A South African chef's O-1B petition typically succeeds on critical role, press coverage, and expert recognition — three criteria that align well with a restaurant-based career record. The petition structure should lead with the chef's most internationally recognizable credentials before proceeding to documentation that requires more contextual framing. Exhibit labels should be descriptive enough that an adjudicator reviewing the file without prior knowledge of South African culinary institutions can navigate the record efficiently. Tabbed exhibits, a well-organized cover letter connecting each evidence category to the relevant criterion, and concise expert letters that don't repeat what the documents already show are the structural elements of an effective petition.

The O petition requires a U.S. petitioner: an employer, agent, or organization that will file the I-129 on the beneficiary's behalf. For a South African chef joining an existing U.S. restaurant, the employer files directly.

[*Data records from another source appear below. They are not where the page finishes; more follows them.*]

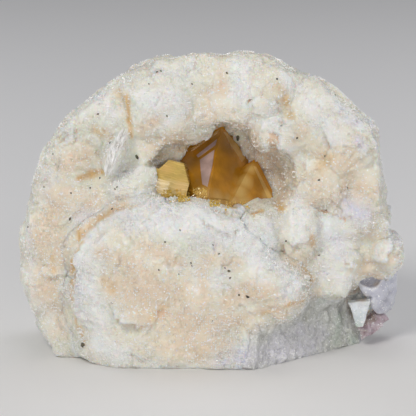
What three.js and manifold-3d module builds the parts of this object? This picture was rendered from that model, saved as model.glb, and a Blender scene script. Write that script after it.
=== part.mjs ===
// Powellite crystals in a pocket of stilbite, with apophyllite at the foot: one mineral specimen.
// Millimetres, +Z up. The front faces -Y and the specimen stands on its flat cut base.
// The origin is at the bottom centre of the whole specimen.

import * as THREE from 'three';
import { mergeVertices } from 'three/addons/utils/BufferGeometryUtils.js';
import Module from 'manifold-3d';

const wasm = await Module();
wasm.setup();

// Driving dimensions
const HEIGHT = 63.5;
const GAP = 0.3;

// The powellite axis leans to the right and a little back, and one corner points at the viewer.
const LEAN_RIGHT = 14;
const LEAN_BACK = 7;
// Half height over half width of the eight-sided powellite form, from its lattice (c / 2a).
const POWELLITE_RATIO = 1.094;

// Outline of the stilbite seen from the front, X and Z, anticlockwise from the right foot.
const OUTLINE = [
  [27, -7], [30.5, 1.5], [34.5, 6.5], [36.8, 11], [37.4, 16], [37.2, 22], [36.8, 29], [36.2, 34],
  [34.9, 38.4], [35.2, 41], [34.4, 44], [34.2, 46.8], [30, 51.4], [25.8, 54.8], [19, 58.8], [14, 60],
  [11.4, 62.2], [2.2, 63], [-6, 62.3], [-14, 60.3], [-19, 57.2], [-24.6, 53.3], [-29.6, 49.2],
  [-33.4, 44.2], [-35.7, 38.6], [-38.4, 29.3], [-40, 21], [-39.5, 16], [-38, 9.7], [-36.2, 4.9],
  [-33, 0], [-28, -6], [0, -9],
];
const MAIN_MASS = {
  outline: OUTLINE, centre: [0, 27], front: [-9.5, -5.5], rim: [0, 0], back: [21, 15], round: 0.55,
  around: 46, across: 10,
};
// The lobes stand out in front of the main mass, but hardly past its outline.
const LOBE_LIMIT = { ...MAIN_MASS, front: [-26, -24], back: [30, 26], across: 8 };
const LOBE_SPREAD = 0.4;

// Rounded aggregates of stilbite on the main mass. at and radii are X, Y, Z; tilt turns about Y.
const LOBES = [
  { at: [-24, 4, 49.5], radii: [9.6, 12, 10.5], tilt: 35 },
  { at: [-10.6, 4, 52], radii: [12, 12.6, 9.6], tilt: 0 },
  { at: [9.8, 4.4, 54.4], radii: [10.4, 11.6, 8.6], tilt: 0 },
  { at: [26.4, 4, 47.2], radii: [11, 13, 13], tilt: -30 },
  { at: [14.6, 0, 46.6], radii: [7.6, 8.6, 5], tilt: 14 },
  { at: [23, 3.5, 35.6], radii: [8.6, 12, 9.4], tilt: 0 },
  { at: [33, 4, 35], radii: [6.6, 12, 9.6], tilt: 0 },
  { at: [-28.5, 3, 40.5], radii: [9.6, 10.4, 6.6], tilt: -30 },
  { at: [-17, -0.5, 35.6], radii: [6.8, 10, 5.8], tilt: -15 },
  { at: [-26, 2, 33], radii: [11.5, 11.4, 6], tilt: 12 },
  { at: [-32.6, 2, 25], radii: [8, 12.5, 9.8], tilt: 0 },
  { at: [-25.6, 0, 25.5], radii: [8, 10.6, 7.4], tilt: 30 },
  { at: [-33.4, 2, 15], radii: [8.4, 13.4, 8.8], tilt: 0 },
  { at: [-28.8, -1.2, 5], radii: [9.2, 9.5, 9.4], tilt: 0 },
  { at: [-10, 9, 42], radii: [6.5, 8, 5], tilt: 30 },
  { at: [9.1, -4, 26.5], radii: [7, 10.5, 5.8], tilt: -10 },
  { at: [17.6, -2, 26.6], radii: [5.4, 10, 7.4], tilt: 0 },
  { at: [25, 2.4, 20.6], radii: [8.6, 11, 10], tilt: 0 },
  { at: [29.2, 0.5, 28.8], radii: [6.4, 10, 5.6], tilt: 0 },
  { at: [34.8, 3, 27], radii: [4.2, 9, 5], tilt: 0 },
  { at: [34.6, 6, 18], radii: [4.6, 9, 9], tilt: 0 },
];
const BIG_LOBE = 9;
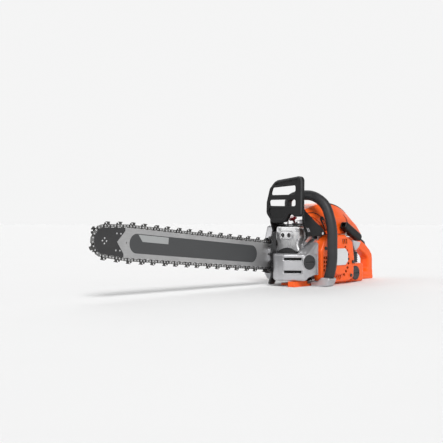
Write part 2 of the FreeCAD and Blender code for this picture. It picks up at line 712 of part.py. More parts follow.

For a chef opening their own restaurant or consulting across multiple U.S. clients, an agent arrangement is necessary — the agent must file a written consultation from an appropriate labor organization and establish an itinerary of engagements. The agent arrangement requires more documentary groundwork than a direct employer petition but gives the chef flexibility to work across multiple U.S. establishments.

Timing considerations include the continued backlog at USCIS for regular processing, which makes Premium Processing under 8 C.F.R. § 103.7 a practical necessity for most petitioners. Regular processing can take three to six months; Premium Processing provides a 15-business-day adjudication commitment for an additional fee. South African nationals have no visa number backlog for O-1 (the category is not subject to annual caps), so once the I-129 is approved, the consular appointment at the U.S. embassy in Pretoria or Johannesburg is the final step before travel.